Learning to Read the Ground Beneath You
The best tracking conditions are often the simplest ones—soft soil, damp sand, fresh snow, or lightly covered forest floors. These surfaces preserve detail, allowing footprints and disturbances to remain visible long enough for careful study. But even in less ideal environments, signs can still be found if attention is directed correctly.
Instead of scanning broadly, focus on “reading zones”—places where animals are more likely to leave evidence. Edges of water sources, forest clearings, game trails, and transitions between habitats are especially valuable. Animals naturally move through these areas as they search for resources or follow established paths.
Once signs are found, the next step is interpretation. Direction of travel becomes important. So does spacing. A series of evenly spaced prints usually indicates a calm walk. Wider spacing can suggest running or alert movement. Paired impressions might indicate hopping animals. These subtle patterns reveal not just where an animal went, but how it was behaving while moving.
Understanding Animal Behavior Through Evidence
Tracking is ultimately behavioral interpretation. It connects physical evidence with the living actions behind it. A broken branch may suggest feeding or passage through dense brush. Scattered feathers might indicate a predation event. Chewed vegetation reveals diet choices and feeding locations.
Even resting behavior leaves traces. Flattened patches of grass or leaves can indicate bedding areas where animals paused to rest or remain hidden. Repeated use of the same location suggests familiarity and routine, revealing patterns of movement that often go unnoticed.
This is where tracking becomes more than identification. It becomes storytelling. Each sign is a fragment of activity, and the tracker’s role is to connect those fragments into a coherent sequence of events.
Developing Awareness in Natural Spaces
One of the most important shifts in wildlife tracking is a change in perception. Instead of moving through nature passively, you begin moving with attention. You start noticing subtle disturbances in the environment that previously blended into the background.
This heightened awareness is not about intensity but about patience. Rushing reduces perception. Slowing down increases it. A careful observer might notice a faint path through grass, a cluster of disturbed leaves, or a small indentation in soft soil that others overlook entirely.
Over time, this attention becomes automatic. The environment begins to appear layered, with visible and invisible activity unfolding simultaneously. Even in familiar places, new details begin to emerge.
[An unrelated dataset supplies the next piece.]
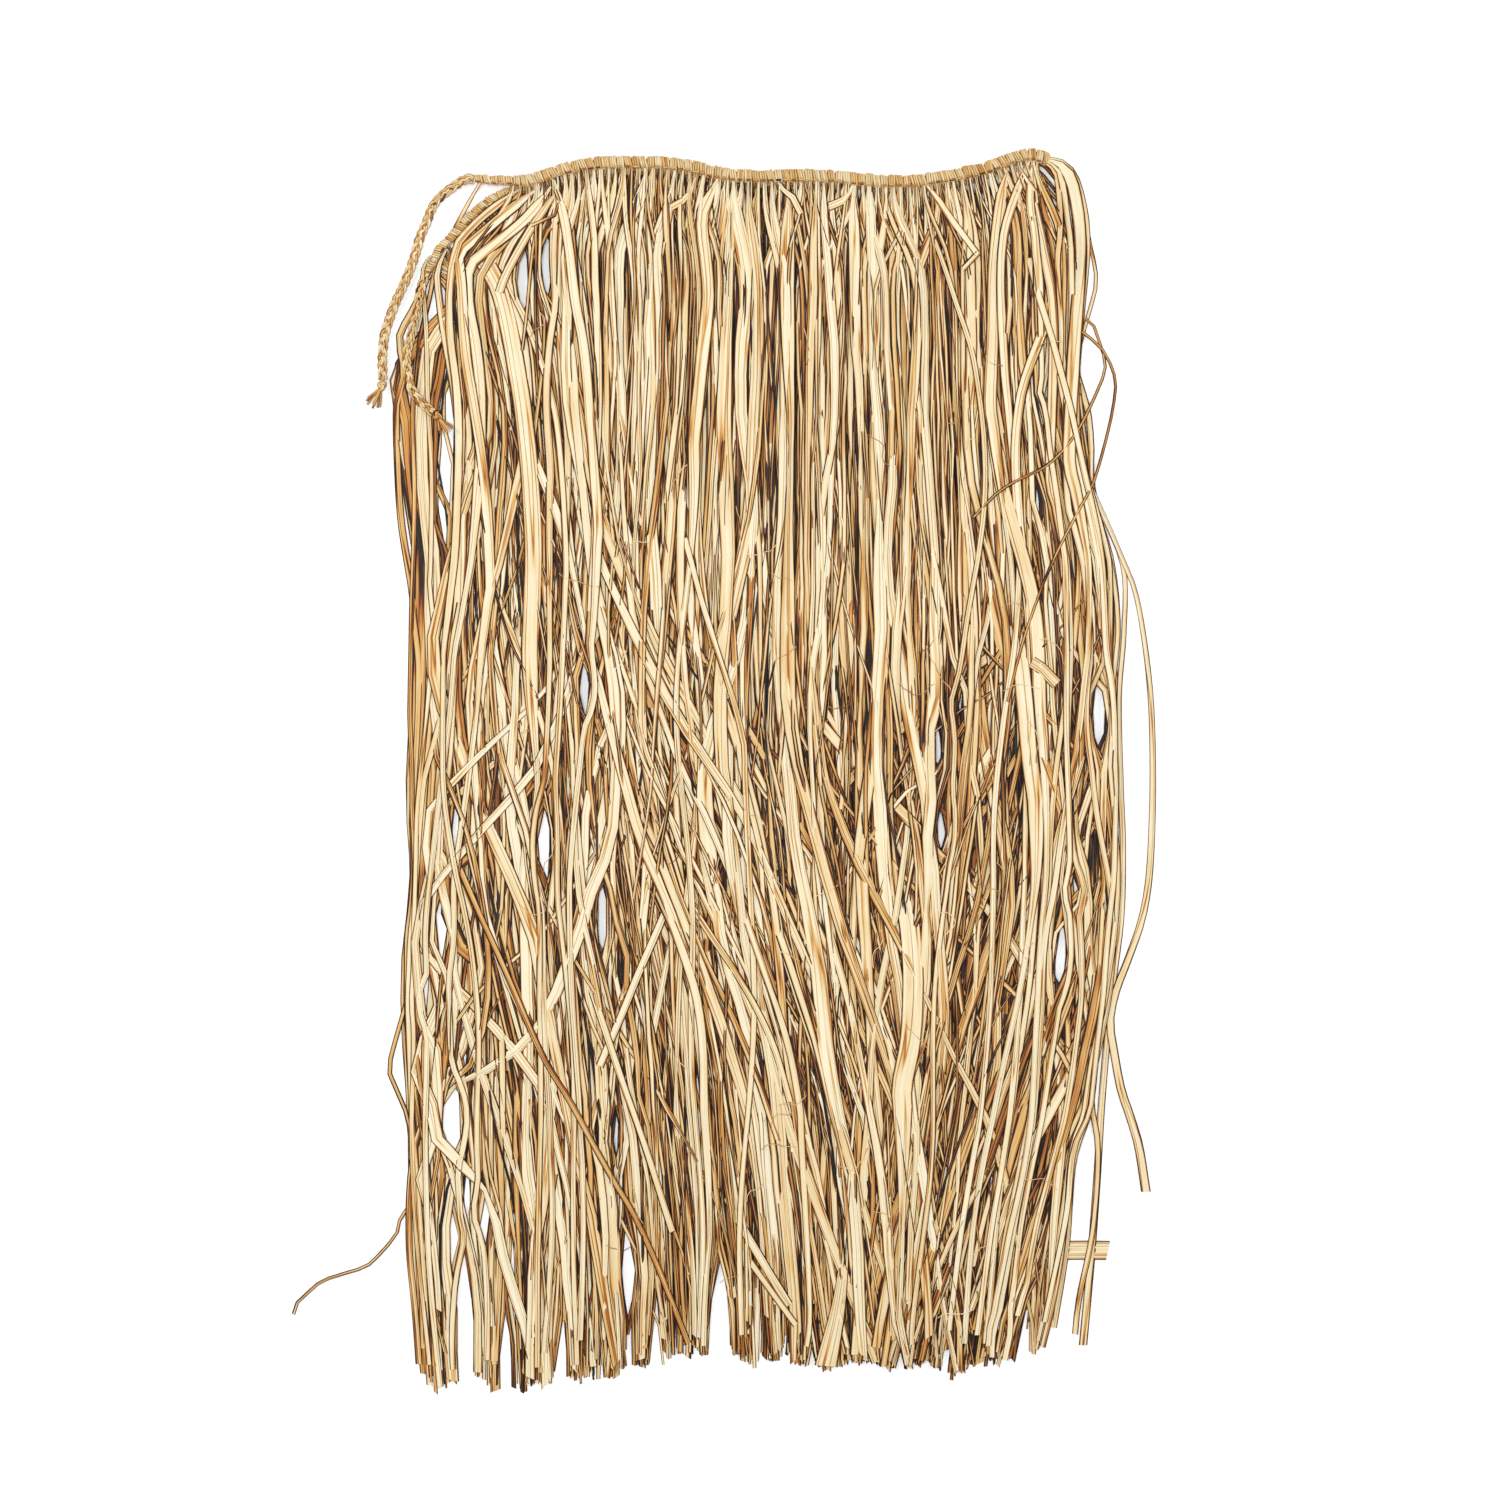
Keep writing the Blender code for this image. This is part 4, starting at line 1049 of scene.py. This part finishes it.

Tools and Simple Practices for Beginners
While tracking requires no specialized equipment, a few simple tools can enhance learning. A notebook helps record observations, allowing patterns to be reviewed later. A ruler or measuring tool provides scale for footprints and stride length. A camera can preserve details that might otherwise fade quickly due to weather or movement.
More important than tools, however, is consistency. Regular exposure to natural environments builds familiarity. Repeated observation of the same area over time reveals patterns that are invisible in a single visit. Seasonal changes, animal movement cycles, and habitat shifts all become clearer with repeated attention.
It is also useful to practice comparison. Looking at multiple tracks side by side helps develop recognition skills. Over time, differences between species, ages, and movement styles become easier to distinguish.
The Deeper Value of Tracking
Beyond identification and observation, wildlife tracking fosters a deeper relationship with the natural world. It transforms outdoor spaces from static scenery into dynamic systems filled with ongoing activity. Every walk becomes an opportunity to interpret a living landscape.
This skill also builds patience, focus, and awareness. It encourages a slower rhythm of movement and a more thoughtful way of engaging with the environment. Instead of seeking immediate results, the tracker learns to observe, interpret, and reflect.
In many ways, tracking reconnects people with an older form of knowledge—one based not on technology or instruments, but on direct attention to the world. It is a reminder that nature is always communicating, even when nothing is visible at first glance.
Conclusion
Wildlife tracking is less about finding animals and more about understanding their presence. It is a practice of learning to see what is already there, hidden in plain sight. Every footprint, trail, and subtle disturbance contributes to a larger story unfolding across the land.
With time and practice, the landscape becomes more than a place to walk through. It becomes a living record of movement, behavior, and interaction. And once that awareness develops, every step outdoors carries a sense of discovery that never fully fades.